Stewart became class president in Grade 12 because no one would touch him, physically or mentally. Stewart had power.

I don’t know where Stewart is today, but I’ll bet he’s in charge of something wherever he sits his ass down.

Of course there are all sorts of categories of guys and gals in high school… the jock, the cheerleader, the stoner, the free-spirit Bohemian, the math nerd, the politician, the loner, teacher’s pet.

Every school has them. Every one of us knows the full gamut of stereotypes that we can put names to … you saw it in school, and you see it in the workplace.

In today’s information-heavy world, it’s not muscle and brawn and aggression that win battles… well, not usually anyways.

It used to be that the strongest Attila or Ghengis in the clan automatically was the leader.

Later it was the Sundance Kid guy with the best pistol shot.

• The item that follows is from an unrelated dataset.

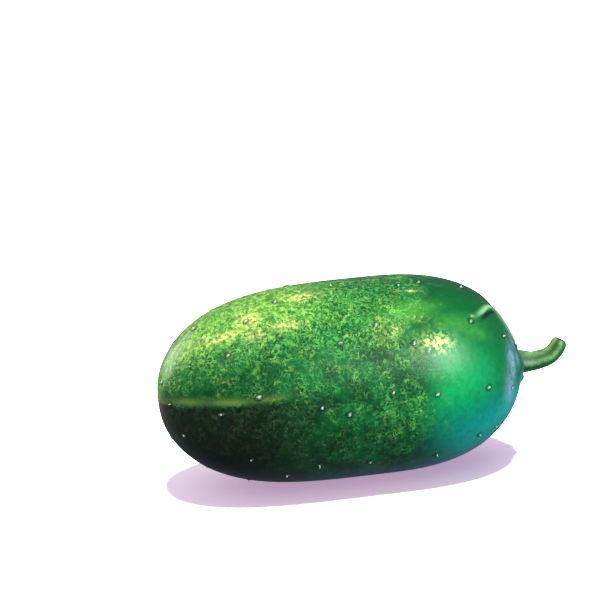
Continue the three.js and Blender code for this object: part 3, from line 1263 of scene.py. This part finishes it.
@dataclass
class Stem:
    """The stem: a five-ridged rod, flared where it joins the fruit and bent up to its cut end."""

    skin: Skin
    base_radius: float = 2.7 * MM
    tip_radius: float = 2.05 * MM
    # The flare at the foot, by shares of the stem's length.
    flare: Fade = Fade(0.25, 0.08, 0.35 * MM)
    ridges: int = 5
    ridge_share: float = 0.07
    ridge_turn: float = 0.5
    # The last part of the stem, as a share of its length, draws in towards the cut.
    tip_rounding: float = 0.1
    tip_rounding_depth: float = 0.6 * MM
    rings: int = 70
    sides: int = 80
    # The middle line from the bottom of the socket, in mm: along the fruit, up.
    line: tuple[tuple[float, float], ...] = (
        (-1.0, 0.1),
        (2.7, -0.2),
        (5.0, 0.0),
        (7.8, 0.8),
        (9.7, 2.5),
        (11.0, 4.8),
    )
    # The rings of the cut face: each one's share of the rim's size and its depth below the rim in mm.
    cut_rings: tuple[tuple[float, float], ...] = (
        (0.92, -0.06),
        (0.8, 0.02),
        (0.6, 0.12),
        (0.35, 0.2),
        (0.15, 0.22),
    )
    # The masks of the cut face: it is dull, whatever ridge it lies on.
    cut_masks: tuple[tuple[str, float], ...] = (("ridge", 0.2), ("cut", 1.0))

    def build(self, finish: RindFinish, groups: SharedGroups) -> bpy.types.Object:
        """Makes the stem.

        Args:
            finish: The rind's finish.
            groups: The shared node groups.

        Returns:
            The object.
        """
        knots = np.array(self.line) * MM
        place = np.linspace(0.0, len(knots) - 1.0, self.rings)
        along, up = (catmull_rom(column, place) for column in knots.T)
        middle = np.stack([along, np.zeros(self.rings), up], axis=1)
        heading = unit(np.gradient(middle, axis=0))
        across = np.array([0.0, -1.0, 0.0])
        upwards = np.cross(across, heading)
        travel = np.linspace(0.0, 1.0, self.rings)
        around = np.arange(self.sides) * FULL_TURN / self.sides
        ridged = np.cos(self.ridges * around + self.ridge_turn)
        radius = self.base_radius + (self.tip_radius - self.base_radius) * travel
        radius = radius + self.flare.at(travel)
        from_tip = (1.0 - travel) / self.tip_rounding
        radius = radius - self.tip_rounding_depth * np.maximum(0.0, 1.0 - from_tip) ** 2
        spread = radius[:, None] * (1.0 + self.ridge_share * ridged[None, :])
        sideways = spread[..., None] * np.cos(around)[None, :, None] * across
        rising = spread[..., None] * np.sin(around)[None, :, None] * upwards[:, None, :]
        points = [(middle[:, None, :] + sideways + rising).reshape(-1, 3)]
        masks = {
            "ridge": np.tile(0.5 + 0.5 * ridged, self.rings),
            "cut": np.zeros(self.rings * self.sides),
        }
        faces = self._side_faces()
        self._close(points, masks, faces, heading)
        foot = np.array(self.skin.stem_foot())
        placed = np.concatenate(points) @ foot[:3, :3].T + foot[:3, 3]
        piece = Piece("stem", Slot.STEM_RIND, "stem")
        return piece.publish(placed, faces, masks, finish.build(groups))

    def _side_faces(self) -> list[tuple[int, ...]]:
        """Joins the rings of the rod.

        Returns:
            The quads round it.
        """
        faces: list[tuple[int, ...]] = []
        for ring in range(self.rings - 1):
            for side in range(self.sides):
                onward = (side + 1) % self.sides
                low = ring * self.sides
                high = low + self.sides
                faces.append((low + side, high + side, high + onward, low + onward))
        return faces

    def _close(
        self,
        points: list[np.ndarray],
        masks: dict[str, np.ndarray],
        faces: list[tuple[int, ...]],
        heading: np.ndarray,
    ) -> None:
        """Closes the foot with a flat face and the tip with a slightly hollow cut.

        Args:
            points: The blocks of vertices: the rod's, to which the cut's are added.
            masks: The masks, which are lengthened to match.
            faces: The faces, to which the foot and the cut are added.
            heading: Which way the rod runs at each of its rings.
        """
        rod = points[0]
        faces.append(tuple(range(self.sides)))
        rim = rod[-self.sides :]
        centre = rim.mean(axis=0)
        start = len(rod) - self.sides
        for share, sink in self.cut_rings:
            count = sum(len(block) for block in points)
            points.append(centre + (rim - centre) * share - heading[-1] * sink * MM)
            for side in range(self.sides):
                onward = (side + 1) % self.sides
                faces.append((start + side, count + side, count + onward, start + onward))
            for name, value in self.cut_masks:
                masks[name] = np.concatenate([masks[name], np.full(self.sides, value)])
            start = count
        faces.append(tuple(start + side for side in reversed(range(self.sides))))


@dataclass
class Prickles:
    """The pale prickles, one on each wart."""

    skin: Skin
    warts: Warts
    length: float = 0.45 * MM
    radius: float = 0.17 * MM
    root: float = 0.12 * MM
    # How far up its wart a prickle starts, as a share of the wart's height.
    seat: float = 0.8
    sides: int = 8
    lean: float = 0.5
    # The shortest prickle and how much longer others can be, as shares of the length above.
    lengths: tuple[float, float] = (0.6, 0.7)
    length_draw: float = 5.0
    lean_draws: tuple[float, float, float] = (11.0, 12.0, 13.0)
    # Shares of a prickle's length and its radius there.
    profile: tuple[tuple[float, float], ...] = ((0.0, 1.0), (0.25, 0.8), (0.6, 0.5), (0.9, 0.25))
    # A direction that no prickle points in, which its rings are turned from.
    reference: tuple[float, float, float] = (0.3, 0.1, 0.9)

    def build(self, finish: SpineFinish, groups: SharedGroups, crown: float) -> bpy.types.Object:
        """Makes the prickles as one piece.

        Args:
            finish: The prickles' finish.
            groups: The shared node groups.
            crown: How high the warts that carry them are.

        Returns:
            The object.
        """
        sites = self.warts.sites(self.skin)
        feet = self.skin.points(sites[:, 0], sites[:, 1])
        normals = self.skin.normals(sites[:, 0], sites[:, 1])
        around = np.arange(self.sides) * FULL_TURN / self.sides
        least, spread = self.lengths
        points: list[np.ndarray] = []
        heights: list[np.ndarray] = []
        faces: list[tuple[int, ...]] = []
        for number, (foot, normal) in enumerate(zip(feet, normals)):
            push = np.array([scatter(number, draw) - 0.5 for draw in self.lean_draws]) * self.lean
            aim = unit(normal + push)
            first = unit(np.cross(aim, self.reference))
            second = np.cross(aim, first)
            long = self.length * (least + spread * scatter(number, self.length_draw))
            start = foot + normal * (crown * self.seat - self.root)
            base = sum(len(block) for block in points)
            for rise, width in self.profile:
                ring = np.cos(around)[:, None] * first + np.sin(around)[:, None] * second
                points.append(start + aim * (long * rise) + ring * self.radius * width)
                heights.append(np.full(self.sides, rise))
            points.append((start + aim * long)[None, :])
            heights.append(np.ones(1))
            faces.extend(self._spine_faces(base))
        masks = {"height": np.concatenate(heights)}
        piece = Piece("prickles", Slot.SPINE)
        return piece.publish(np.concatenate(points), faces, masks, finish.build(groups))

    def _spine_faces(self, base: int) -> list[tuple[int, ...]]:
        """Joins the rings of one prickle.

        Args:
            base: The number of its first vertex.

        Returns:
            Its faces.
        """
        sides, levels = self.sides, len(self.profile)
        faces = [tuple(base + side for side in reversed(range(sides)))]
        for level in range(levels - 1):
            low = base + level * sides
            for side in range(sides):
                onward = (side + 1) % sides
                faces.append((low + side, low + onward, low + sides + onward, low + sides + side))
        top = base + (levels - 1) * sides
        faces.extend((top + side, top + (side + 1) % sides, base + levels * sides) for side in range(sides))
        return faces


# ---------------------------------------------------------------------------------------------
# The studio
# ---------------------------------------------------------------------------------------------


@dataclass(frozen=True)
class Softbox:
    """One square area light that faces the fruit and lights nothing else."""

    name: str
    place: tuple[float, float, float]
    size: float
    power: float
    colour: tuple[float, float, float]
    glints: bool = True

    def build(self, target: Vector, lit: bpy.types.Collection) -> bpy.types.Object:
        """Makes the light.

        Args:
            target: The point that it faces.
            lit: The objects that it lights.

        Returns:
            The light.
        """
        data = bpy.data.lights.new(self.name, "AREA")
        data.shape = "SQUARE"
        data.size = self.size
        data.energy = self.power
        data.color = self.colour
        made = bpy.data.objects.new(self.name, data)
        made.location = self.place
        made.rotation_mode = "QUATERNION"
        made.rotation_quaternion = (target - made.location).to_track_quat("-Z", "Y")
        made.visible_glossy = self.glints
        made.light_linking.receiver_collection = lit
        bpy.context.scene.collection.objects.link(made)
        return made


@dataclass(frozen=True)
class FloorLight:
    """An overhead light that lights the floor alone, and lays the fruit's shadow on it."""

    name: str
    strength: float
    softness: float
    # Where the light is, as a direction from the fruit.
    towards: tuple[float, float, float]

    def build(self, lit: bpy.types.Collection, shading: bpy.types.Collection) -> bpy.types.Object:
        """Makes the light.

        Args:
            lit: The objects that it lights.
            shading: The objects that cast a shadow in it.

        Returns:
            The light.
        """
        data = bpy.data.lights.new(self.name, "SUN")
        data.energy = self.strength
        data.angle = self.softness
        made = bpy.data.objects.new(self.name, data)
        made.rotation_mode = "QUATERNION"
        made.rotation_quaternion = Vector(self.towards).to_track_quat("Z", "Y")
        made.light_linking.receiver_collection = lit
        made.light_linking.blocker_collection = shading
        bpy.context.scene.collection.objects.link(made)
        return made


@dataclass
class Studio:
    """A pale floor, soft lights and the camera."""

    azimuth: float = math.radians(-10.0)
    elevation: float = math.radians(15.5)
    roll: float = math.radians(-3.77)
    distance: float = 431.4 * MM
    lens: float = 100.0
    # How far the camera is turned off the target, as slopes.
    look_left: float = 0.0240
    look_up: float = 0.0471
    target: Vector = field(default_factory=lambda: Vector((0.0, 0.0, 25.0 * MM)))
    floor_side: float = 8.0
    floor_paper: tuple = (0.9, 0.9, 0.9, 1.0)
    floor_glow: tuple = (0.43, 0.29, 0.43, 1.0)
    sky_low: tuple = (0.11, 0.11, 0.14, 1.0)
    sky_high: tuple = (0.11, 0.12, 0.12, 1.0)
    sky_seen: tuple = (1.0, 1.0, 1.0, 1.0)
    lights: tuple[Softbox, ...] = (
        Softbox("key_left", (-0.28, -0.24, 0.55), 0.30, 6.1, (1.0, 0.99, 0.92), glints=False),
        Softbox("shoulder_box", (0.25, -0.36, 0.24), 0.20, 2.4, (0.97, 1.0, 0.98)),
        Softbox("cool_side", (0.45, -0.20, 0.00), 0.20, 5.0, (0.10, 0.85, 1.0), glints=False),
        Softbox("rim_back", (-0.34, 0.34, 0.16), 0.22, 0.8, (1.0, 1.0, 0.98)),
        Softbox("fill_back", (0.20, 0.44, 0.25), 0.30, 1.1, (0.95, 1.0, 1.0), glints=False),
    )
    floor_lights: tuple[FloorLight, ...] = (
        FloorLight("floor_sun", 12.0, math.radians(8.0), (0.04, -0.12, 1.0)),
        FloorLight("floor_dome", 1.5, math.radians(130.0), (-0.5, 0.2, 1.0)),
    )

    def build(self, pieces: list[bpy.types.Object]) -> None:
        """Makes the camera, the lights, the floor and the surroundings.

        Args:
            pieces: The gherkin's own pieces, which the softboxes light.
        """
        self._camera()
        lit = self._group("gherkin_lit", pieces)
        for light in self.lights:
            light.build(self.target, lit)
        floor_lit = self._group("floor_lit", [self._floor()])
        shading = self._group("floor_shading", pieces[:1])
        for light in self.floor_lights:
            light.build(floor_lit, shading)
        self._surroundings()
        bpy.context.scene.view_settings.view_transform = "Standard"

    @staticmethod
    def _group(name: str, members: list[bpy.types.Object]) -> bpy.types.Collection:
        """Puts objects in a collection that a light can be limited to.

        Args:
            name: The collection's name.
            members: The objects.

        Returns:
            The collection.
        """
        made = bpy.data.collections.new(name)
        for member in members:
            made.objects.link(member)
        return made

    def _camera(self) -> None:
        """Makes the camera: from the target out, then rolled, then turned off the target."""
        sideways, forwards = math.sin(self.azimuth), math.cos(self.azimuth)
        flat = math.cos(self.elevation)
        back = Vector((sideways * flat, -forwards * flat, math.sin(self.elevation)))
        level = Vector((forwards, sideways, 0.0))
        above = back.cross(level)
        right = level * math.cos(self.roll) + above * math.sin(self.roll)
        up = above * math.cos(self.roll) - level * math.sin(self.roll)
        backwards = (back + right * self.look_left - up * self.look_up).normalized()
        right = up.cross(backwards).normalized()
        up = backwards.cross(right)
        data = bpy.data.cameras.new("camera")
        data.lens = self.lens
        data.clip_start = 0.01
        camera = bpy.data.objects.new("camera", data)
        turned = Matrix((right, up, backwards)).transposed().to_4x4()
        camera.matrix_world = Matrix.Translation(self.target + back * self.distance) @ turned
        bpy.context.scene.collection.objects.link(camera)
        bpy.context.scene.camera = camera

    def _floor(self) -> bpy.types.Object:
        """Makes the floor, which glows a faint lavender so that the shadow on it is pale.

        Returns:
            The floor.
        """
        half = self.floor_side / 2.0
        mesh = bpy.data.meshes.new("floor")
        corners = [(-half, -half, 0), (half, -half, 0), (half, half, 0), (-half, half, 0)]
        mesh.from_pydata(corners, [], [(0, 1, 2, 3)])
        material = bpy.data.materials.new("floor")
        material.use_nodes = True
        material.node_tree.nodes.clear()
        graph = Graph(material.node_tree)
        paper = graph.node("ShaderNodeBsdfDiffuse", {"Color": self.floor_paper})
        glow = graph.node("ShaderNodeEmission", {"Color": self.floor_glow, "Strength": 1.0})
        both = graph.node("ShaderNodeAddShader", {0: paper.outputs[0], 1: glow.outputs[0]})
        graph.node("ShaderNodeOutputMaterial", {"Surface": both.outputs[0]})
        mesh.materials.append(material)
        floor = bpy.data.objects.new("floor", mesh)
        floor.visible_diffuse = False
        floor.visible_glossy = False
        bpy.context.scene.collection.objects.link(floor)
        return floor

    def _surroundings(self) -> None:
        """Makes the surroundings: white to the camera, but a dim light, violet from below."""
        world = bpy.data.worlds.new("surroundings")
        world.use_nodes = True
        world.node_tree.nodes.clear()
        graph = Graph(world.node_tree)
        where = graph.node("ShaderNodeTexCoord").outputs["Generated"]
        height = graph.node("ShaderNodeSeparateXYZ", {0: where}).outputs["Z"]
        colour = graph.mix(graph.ramp(height, -0.25, 0.35), self.sky_low, self.sky_high)
        seen = graph.node("ShaderNodeLightPath").outputs["Is Camera Ray"]
        shown = graph.mix(seen, colour, self.sky_seen)
        sky = graph.node("ShaderNodeBackground", {"Color": shown, "Strength": 1.0})
        graph.node("ShaderNodeOutputWorld", {"Surface": sky.outputs[0]})
        bpy.context.scene.world = world


def main() -> None:
    """Builds the studio and the gherkin."""
    logging.basicConfig(level=logging.INFO, format="%(name)s: %(message)s")
    groups = SharedGroups()
    skin, warts = Skin(), Warts()
    fruit = Fruit(skin, warts, Fold(), Colouring(skin))
    pieces = [
        fruit.build(SkinFinish(), groups),
        Stem(skin).build(RindFinish(), groups),
        Prickles(skin, warts).build(SpineFinish(), groups, fruit.wart_height),
    ]
    Studio().build(pieces)


if __name__ == "__main__":
    main()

Fear was derived from strength of body or weapon.

Butch and sundance

But today, the brain is the weapon of choice.

The person with the strongest wit and intellect and ability to think on their feet becomes the next great leader or popular messiah.

  • Barack Obama showed that in recent American elections with his folksy charm and ability to communicate and connect.
  • Bill Clinton won the people over with his magnetic appeal, intellect and charisma (and sexy allure!).
  • Bill Cosby was a big winner for decades with his warm smile and down-to-earth chuckles until his ugly arrogant ego was pulled out of the shitty cesspool.
  • George W. Bush paradoxically used old-era scare tactics and Cold War paranoia to wiggle his way through elections, a toss back to earlier times. No intellect or wit necessary. Which proves that there are exceptions to every rule.

George w bush

………………

But I hear you asking, “why in the world is he thinking about these images from his past?”

Well, it’s because I just bought tickets to see Jerry Seinfeld in Vancouver in November. Another funny guy.

I chuckle and titter at Seinfeld’s “observational-style” humour – unlike the Don Rickles “insult” humour style of comedy and fun.

Rickles: “I shouldn’t make fun of the blacks,” Rickles said, and then proceeded to do just that: “President Obama is a personal friend of mine. He was over to the house yesterday, but the mop broke.”

I laughed and I laughed … NOT!!!

Funny to me is when both the comic and his target are laughing. Does anyone honestly believe Obama would burst into a sincere belly-busting uproar at Rickles’ joke?

Did one black person smile and snigger? Right … NOPE!

Seinfeld: “I was best man at a wedding one time and that was pretty good. Pretty good title, I thought … ‘Best man.’ I thought it was a bit much. I thought we had the groom and the ‘pretty good man.’ That’s more than enough. If I am the best man, why is she marrying him?”

Seinfeld: “A friend of mine is going in for a nose job next week. You know what the technical term for a nose job is? Rhinoplasty! Rhino! This guy is aware he has a bit of a problem … he’s obviously sensitive about it, that’s why he made the appointment. Do we really need to compare him to a goddamn rhinoceros?”

Anyone can laugh at these observations. Or not.

I’m blown away by the minds of those who are able to pick up on minute details in life – like “best man” or “rhinoplasty” –  that can be twisted just a tiny wee bit to bring out the absurdity in the things we do and experience.

I guess it’s just a part of me that is on this continual search for inspiration and artistic genius.

Rickles and Seinfeld

I’ll have what he’s having…

Of course we all have our own taste in comedy and the things that make us spurt milk out our noses unexpectedly.

I’m not the guy who falls out of his chair at a “fart” joke but I respect that noisy, annoyingly smelly things can bring a naughty smile to some.

But I do pee my pants watching a knight having his limbs systematically and bloodily chopped off in Monty Python’s “Holy Grail”… figure that.

Wouldn’t it be funny if I somehow ran into “High School Stewart” at the Seinfeld event in Vancouver?

Oh well.

Even if Stewart isn’t there, I’m betting I’ll sit and sniggle and chortle and crack up at a lot of what Jerry Seinfeld has to say for an hour or two. He somehow made a whole multi-year running TV show about “nothing”… absolutely “nothing”.

And that, my friend, is this guy’s kind of humour.